Mencermati Hasrat Libido KPK Untuk Menjadi Lembaga Fully Super Body

Yang jadi pertanyaannya adalah, KPK berwenang menangani sendiri semua tindak pidana korupsi yang dilakukan oleh subjek hukum yang mana ? Apakah subyek hukum orang yang berstatus militer dan subjek hukum orang yang berstatus non militer atau sipil ?

Semua orang tahu bahwa KPK itu dilahirkan oleh UU 30/2002 tentang KPK. Pasal 54 ayat (1) UU 30/2002 ttg KPK mengatur bahwa :

(1) Pengadilan TINDAK PIDANA KORUPSI berada di LINGKUNGAN PERADILAN UMUM.

Jadi sangat jelas bahwa PENGADILAN TINDAK PIDANA KORUPSI (TIPIKOR) yang ditangan KPK  HANYA DILINGKUNGAN PERADILAN UMUM SAJA. Artinya KPK hanya menangani perkara TIPIKOR oleh orang yang berstatus non militer atau sipil saja.

Lalu bagaimana bila terjadi suatu tindak pidana yang dilakukan secara bersama-sama oleh orang yang berstatus militer dan orang yang berstatus non militer atau sipil.

Untuk mengadili TIPIKOR yang dilakukan secara bersama-sama oleh orang yang berstatus militer dan orang yang berstatus non militer atau sipil dibentuk Peradilan Koneksitas.

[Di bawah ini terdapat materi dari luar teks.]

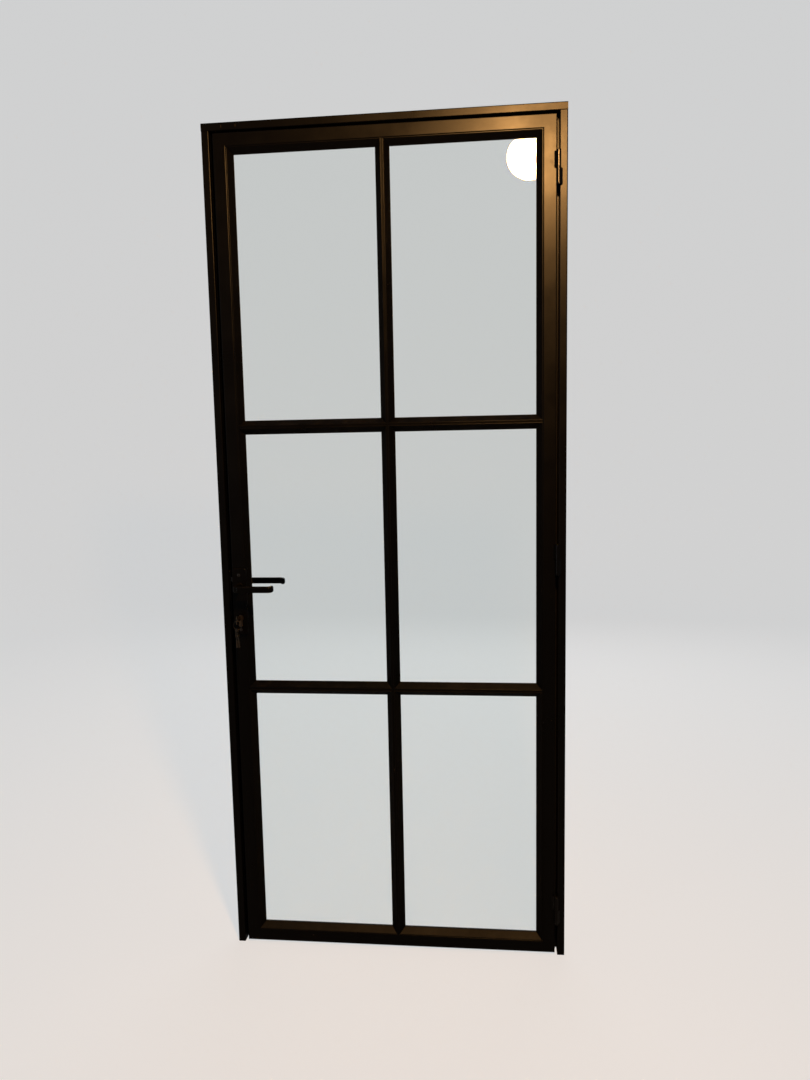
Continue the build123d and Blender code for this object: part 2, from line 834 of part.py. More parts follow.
def faceplate():
    """The plate let into the stile's edge, in front of the lock."""
    half = faceplate_width / 2
    plate = block(leaf_left, case_left, -half, half, faceplate_bottom, faceplate_top)
    for z, height in ((latch_z, latch_height), (bolt_z, bolt_height)):
        plate -= block(leaf_left - 1, case_left + 1, -slide_half(), slide_half(),
                       z - height / 2 - bolt_clearance, z + height / 2 + bolt_clearance)
    for z in faceplate_screw_heights():
        plate -= flush_screw_x(face_screw, face_screw_head, leaf_left, case_left, 0, z,
                               faceplate_thickness + 1)
    plate -= flush_screw_x(face_screw + 2 * screw_clearance, face_screw_head, leaf_left, case_left,
                           0, cylinder_screw_z, faceplate_thickness + 1)
    return plate


def faceplate_screw_heights():
    """Heights of the faceplate's end screws, in the middle of its tabs."""
    return (faceplate_top - lug_length / 2, faceplate_bottom + lug_length / 2)


def faceplate_screws():
    """The countersunk screws that hold the faceplate to its tabs."""
    length = faceplate_thickness + lug_thickness + screw_reach
    return [flush_screw_x(face_screw, face_screw_head, leaf_left, case_left, 0, z, length)
            for z in faceplate_screw_heights()]


def cylinder_screw():
    """The long screw from the faceplate into the cylinder's web."""
    length = backset + cylinder_web / 2 - cylinder_screw_cover
    return flush_screw_x(face_screw, face_screw_head, leaf_left, case_left, 0, cylinder_screw_z, length)


def latch_bolt():
    """The spring latch: a bevelled head, and a tail over the hub's arm that ends in a tooth."""
    half = slide_half() - bolt_clearance
    bottom = latch_top - latch_height
    tip = leaf_left - latch_throw
    outline = Polyline((tip, -half), (tip + latch_head, -half), (tip + latch_head, half),
                       (leaf_left - latch_point, half), (tip, latch_point - half), close=True)
    head_end = Pos(0, 0, bottom) * extrude(make_face(outline), latch_height)
    tooth_start = lock_x + arm_face + arm_gap
    tooth_end = tooth_start + latch_tooth
    tail = block(tip + latch_head, tooth_end, -half, half, latch_top - latch_tail_height, latch_top)
    tooth = block(tooth_start, tooth_end, -half, half, bottom, latch_top)
    return head_end + tail + tooth


def dead_bolt():
    """The square bolt that the key throws, drawn back in the case."""
    half = slide_half() - bolt_clearance
    bolt = block(leaf_left, leaf_left + bolt_length, -half, half,
                 bolt_z - bolt_height / 2, bolt_z + bolt_height / 2)
    return fillet(bolt.faces().sort_by(Axis.X)[0].edges(), edge_radius / 2)


def cylinder_body():
    """The profile cylinder's body, with two plug bores, the gap for the cam and a screw hole."""
    body = prism_y(cylinder_outline(), -cylinder_half, cylinder_half, lock_x, cylinder_z)
    body -= rod_y(plug_diameter + 2 * plug_clearance, -cylinder_half - 1, cylinder_half + 1,
                  lock_x, cylinder_z)
    half = cam_slot / 2
    body -= block(lock_x - cylinder_round, lock_x + cylinder_round, -half, half,
                  cylinder_z - cam_radius - cam_clearance, cylinder_z + cylinder_round)
    body -= rod_x(face_screw + 2 * thread_clearance, lock_x - cylinder_web, lock_x + cylinder_web / 2, 0,
                  cylinder_screw_z)
    return body


def keyway(y_low, y_high):
    """The slot of a plug, as wide as a key's blade and a little more."""
    half_width = key_thickness / 2 + key_clearance
    half_height = key_blade_height / 2 + key_clearance
    return block(lock_x - half_width, lock_x + half_width, y_low, y_high,
                 cylinder_z - half_height, cylinder_z + half_height)


def cylinder_plug():
    """The opening side's plug, which the key turns."""
    inner = -cam_width / 2
    plug = rod_y(plug_diameter, -cylinder_half, inner, lock_x, cylinder_z)
    return plug - keyway(-cylinder_half - 1, -cylinder_half + key_blade_length + keyway_run_out)


def cylinder_rear_plug():
    """The far side's plug, with its empty keyway."""
    plug = rod_y(plug_diameter, cam_width / 2 + plug_clearance, cylinder_half, lock_x, cylinder_z)
    return plug - keyway(cylinder_half - key_blade_length - keyway_run_out, cylinder_half + 1)


def cylinder_cam():
    """The ring between the plugs with the nose that moves the bolt."""
    half = cam_width / 2
    ring = rod_y(cam_ring, -half, half, lock_x, cylinder_z)
    nose_low = cylinder_z - cam_radius
    nose = block(lock_x - cam_nose / 2, lock_x + cam_nose / 2, -half, half, nose_low, cylinder_z)
    return fillet((ring + nose).faces().sort_by(Axis.Z)[0].edges().filter_by(Axis.Y), cam_nose / 3)


def key_at(shoulder_y, z):
    """A key that points away from the viewer, its blade upright: bow, shoulder and notched blade."""
    bow_middle = shoulder_y - key_shoulder - bow_length / 2
    upright = Plane((lock_x - key_thickness / 2, bow_middle, z), x_dir=(0, 1, 0), z_dir=(1, 0, 0))
    bow = extrude(upright * RectangleRounded(bow_length, bow_height, bow_corner), key_thickness)
    neck_plane = Plane((lock_x - key_thickness / 2, shoulder_y - key_shoulder / 2, z),
                       x_dir=(0, 1, 0), z_dir=(1, 0, 0))
    neck = extrude(neck_plane * Rectangle(key_shoulder, key_neck), key_thickness)
    low = z - key_blade_height / 2
    high = z + key_blade_height / 2
    half = key_thickness / 2
    blade = block(lock_x - half, lock_x + half, shoulder_y, shoulder_y + key_blade_length, low, high)
    pitch = (key_blade_length - bite_width) / (len(bite_depths) + 1)
    for n, depth in enumerate(bite_depths):
        y = shoulder_y + (n + 1) * pitch
        blade -= block(lock_x - key_thickness, lock_x + key_thickness,
                       y - bite_width / 2, y + bite_width / 2, high - depth, high + 1)
    for side in (lock_x - half, lock_x + half):
        blade -= block(side - key_groove_depth, side + key_groove_depth,
                       shoulder_y, shoulder_y + key_blade_length + 1,
                       z - key_groove_height / 2, z + key_groove_height / 2)
    hole_y = bow_middle - bow_length / 2 + bow_hole_inset
    return bow + neck + blade - rod_x(bow_hole, lock_x - key_thickness, lock_x + key_thickness, hole_y, z)


def key():
    """The key in the lock."""
    return key_at(-cylinder_half, cylinder_z)


def bow_hole_y():
    """Where the hole of the key in the lock lies."""
    return -cylinder_half - key_shoulder - bow_length + bow_hole_inset


def ring_top():
    """Height of the ring's wire where it hangs in the key's hole."""
    return cylinder_z - bow_hole / 2 + ring_wire / 2 + hang_gap


def key_ring():
    """The wire ring through both keys; it faces the viewer."""
    ring = Rot(90, 0, 0) * Torus(ring_radius, ring_wire / 2)
    return Pos(lock_x, bow_hole_y(), ring_top() - ring_radius) * ring


def spare_keys():
    """Two more keys, hanging side by side from the foot of the ring with their blades down."""
    hole_z = ring_top() - 2 * ring_radius - bow_hole / 2 + ring_wire / 2 + hang_gap
    loose = Pos(-lock_x, -bow_hole_y(), -cylinder_z) * key()
    return [Pos(lock_x + way * spare_key_offset, bow_hole_y(), hole_z) * Rot(0, -way * spare_key_splay, 0)
            * Rot(-90, 0, 0) * loose for way in (-1, 1)]


def save(name, solids):
    """Writes one sub-part, a solid or a group of them."""
    shape = solids if not isinstance(solids, list) else Compound(children=solids)
    export_step(shape, f"parts/{name}.step")


def main():
    os.makedirs("parts", exist_ok=True)
    members = leaf_members()
    parts = {
        "jamb_lock_side": lock_jamb(),
        "jamb_hinge_side": jamb(hinge_jamb_face + member_face / 2),
        "head": head(),
        "frame_stops": frame_stops(),
        "frame_seal": frame_seal(),
        "strike_plate": strike_plate(),
        "strike_screws": strike_screws(),
        "stile_lock_side": lock_stile(members["left"]),
        "stile_hinge_side": members["right"],
        "top_rail": members["top"],
        "bottom_rail": members["bottom"],
        "lock_lugs": lock_lugs(),
        "bead_studs": bead_studs(),
        "glazing_tape": glazing_tape(),
        "setting_blocks": setting_blocks(),
        "hinge_frame_knuckles": hinge_frame_knuckles(),
        "hinge_leaf_knuckles": hinge_leaf_knuckles(),
        "hinge_pins": hinge_pins(),
        "hinge_washers": hinge_washers(),
        "plate_inside": plate_inside(),
        "plate_outside": plate_outside(),
        "plate_screws": plate_screws(),
        "handle_bushes": handle_bushes(),
        "lever_inside": lever(),
        "lever_outside": to_rear(lever()),
        "spindle": spindle(),
        "grub_screws": grub_screws(),
        "follower": follower(),
        "lock_case": lock_case(),
        "lock_cover": lock_cover(),
        "faceplate": faceplate(),
        "faceplate_screws": faceplate_screws(),
        "latch_bolt": latch_bolt(),
        "dead_bolt": dead_bolt(),
        "cylinder_body": cylinder_body(),
        "cylinder_plug": cylinder_plug(),
        "cylinder_rear_plug": cylinder_rear_plug(),
        "cylinder_cam": cylinder_cam(),
        "cylinder_screw": cylinder_screw(),
        "key": key(),
        "key_ring": key_ring(),
        "spare_keys": spare_keys(),
    }
    parts.update(vertical_bars())
    parts.update(cross_bars())
    parts.update(panes())
    parts.update(beads())
    for name, solids in parts.items():
        save(name, solids)
    print(len(parts), "sub-parts; frame", overall_width, "x", overall_height)


main()
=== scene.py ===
# %% [markdown]
# A slim glass door in a black steel frame, shown on a pale studio floor.
#
# The steel, the glass, the lock and the keys arrive as exact solids, already in
# place and in metres. This lesson gives them their finishes, models the small
# things that a CAD model leaves plain, and sets up a studio and a camera.

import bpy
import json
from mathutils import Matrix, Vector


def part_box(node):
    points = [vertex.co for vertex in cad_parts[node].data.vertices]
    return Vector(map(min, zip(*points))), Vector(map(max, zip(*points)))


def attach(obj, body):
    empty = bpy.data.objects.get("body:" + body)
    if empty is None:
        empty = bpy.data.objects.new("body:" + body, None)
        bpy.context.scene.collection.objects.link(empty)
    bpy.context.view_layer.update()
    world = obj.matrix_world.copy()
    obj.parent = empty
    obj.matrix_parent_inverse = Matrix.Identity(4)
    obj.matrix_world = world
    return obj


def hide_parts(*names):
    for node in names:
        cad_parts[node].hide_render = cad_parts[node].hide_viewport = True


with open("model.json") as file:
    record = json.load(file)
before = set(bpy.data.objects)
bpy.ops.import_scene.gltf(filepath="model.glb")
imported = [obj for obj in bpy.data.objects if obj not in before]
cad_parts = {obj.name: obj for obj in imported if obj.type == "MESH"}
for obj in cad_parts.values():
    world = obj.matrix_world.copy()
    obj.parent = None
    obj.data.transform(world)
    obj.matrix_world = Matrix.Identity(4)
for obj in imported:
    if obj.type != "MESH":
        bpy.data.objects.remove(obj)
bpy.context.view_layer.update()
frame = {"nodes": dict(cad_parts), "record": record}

# %% Tools of the lesson
import json
from math import cos, pi, radians, sin

import bpy
from mathutils import Matrix, Vector

MM = 0.001


def deselect():
    """Nothing selected, so that the next operator acts on its own piece only."""
    if bpy.context.object and bpy.context.object.mode != "OBJECT":
        bpy.ops.object.mode_set(mode="OBJECT")
    bpy.ops.object.select_all(action="DESELECT")


def pick_faces(piece, test):
    """In edit mode, selects the faces whose centre and normal pass a test."""
    bpy.ops.object.mode_set(mode="EDIT")
    bpy.ops.mesh.select_mode(type="FACE")
    bpy.ops.mesh.select_all(action="DESELECT")
    bpy.ops.object.mode_set(mode="OBJECT")
    for face in piece.data.polygons:
        face.select = test(face.center, face.normal)
    bpy.ops.object.mode_set(mode="EDIT")


def looks_up(centre, normal):
    """True for a face that points up."""
    return normal.z > 0.9


def looks_down(centre, normal):
    """True for a face that points down."""
    return normal.z < -0.9


def settle(piece):
    """Back to object mode, with the piece's place and turn moved into its mesh."""
    bpy.ops.object.mode_set(mode="OBJECT")
    deselect()
    piece.select_set(True)
    bpy.context.view_layer.objects.active = piece
    bpy.ops.object.transform_apply(location=True, rotation=True, scale=True)


def round_edges(piece, width, angle):
    """A bevel on every edge sharper than an angle in degrees, applied."""
    deselect()
    piece.select_set(True)
    bpy.context.view_layer.objects.active = piece
    bevel = piece.modifiers.new("rounding", "BEVEL")
    bevel.width = width
    bevel.segments = 2
    bevel.limit_method = "ANGLE"
    bevel.angle_limit = radians(angle)
    bpy.ops.object.modifier_apply(modifier=bevel.name)


def cut_away(piece, cutter):
    """Takes the cutter's shape out of the piece, and the cutter out of the scene."""
    deselect()
    piece.select_set(True)
    bpy.context.view_layer.objects.active = piece
    taking = piece.modifiers.new("taking", "BOOLEAN")
    taking.operation = "DIFFERENCE"
    taking.solver = "EXACT"
    taking.object = cutter
    bpy.ops.object.modifier_apply(modifier=taking.name)
    bpy.data.objects.remove(cutter, do_unlink=True)


def copy_to(piece, name, place, turn=(0, 0, 0)):
    """A copy with its own mesh, turned about the origin and put in its place."""
    twin = piece.copy()
    twin.data = piece.data.copy()
    twin.name = name
    bpy.context.collection.objects.link(twin)
    twin.location = place
    twin.rotation_euler = turn
    settle(twin)
    return twin


def join(pieces, name):
    """Several pieces as one object."""
    deselect()
    for piece in pieces:
        piece.select_set(True)
    bpy.context.view_layer.objects.active = pieces[0]
    bpy.ops.object.join()
    pieces[0].name = name
    return pieces[0]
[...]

Peradilan Koneksitas dibentuk apabila terjadi tindak pidana korupsi yang dilakukan bersama-sama oleh orang yang tunduk pada Peradilan Umum dan Peradilan Militer.

Jadi sangat jelas bahwa Peradilan Koneksitas itu berada DILUAR PERADILAN UMUM, sehingga berada DILUAR JANGKAUAN KPK. Artinya KPK tidak berwenang menangani TIPIKOR yang dilaksanakan pada Peradilan Koneksitas.

2. Pernyataan kedua :

“Karenanya konsep koneksitas harus diterjemahkan sebagai penanganan perkara secara utuh atau satu dan bukan dipisahkan apalagi diserahkan atau dilepaskan”.

Tanggapan kedua :

Pada dasarnya menurut UUD 45 bahwa Peradilan militer dan Peradilan Umum itu mutlak terpisah. Akan tetapi penanganan perkara TIPIKOR harus secara utuh dan tidak boleh tarpisah. Agar supaya penanganan perkara TIPIKOR terlaksana secara utuh dan tidak terpisah itulah maka dibentuk Peradilan Koneksitas. Jadi Konsep Peradilan Koneksitas pada dasarnya memang agar penangan perkara secara utuh. Bukan “harus diterjemahkan sebagai penanganan perkara secara utuh atau satu penanganan perkara secara utuh” . Tanpa diterjemahkan pun pembentukan pengadilan Koneksitas tujuannya agar adanya satu penanganan perkara secara utuh.

Dalam peradilan Koneksitas tidak ada pemisahan. Kalau terjadi pemisahan maka judulnya akan berobah menjadi Peradilan militer dan Peradilan Umum.

KPK mutlak harus menyerahkan atau melepaskan perkara TIPIKOR kepada Jaksa Agung bila perkara TIPIKOR itu diadili di Peradilan Koneksitas. Alasannya sangat sederhana, bahwa Peradilan Koneksitas berada diluar Peradilan Umum sehingga berada diluar kewenangan KPK.

Ketika terjadi tindak pidana korupsi yang dilakukan bersama-sama oleh orang yang tunduk pada Peradilan Umum dan Peradilan Militer, maka Jaksa Agung yang berwenang untuk mengkoordinasikan dan mengendalikan penyelidikan, penyidikan, dan penuntutan.

Hal itu diatur pada Pasal 39 UU 31/1999 tentang TIPIKOR yang materi selengkapnya berbunyi :

Jaksa Agung mengkoordinasikan dan mengendalikan penyelidikan, penyidikan, dan penuntutan tindak pidana korupsi yang dilakukan bersama-sama oleh orang yang tunduk pada Peradilan Umum dan Peradilan Militer.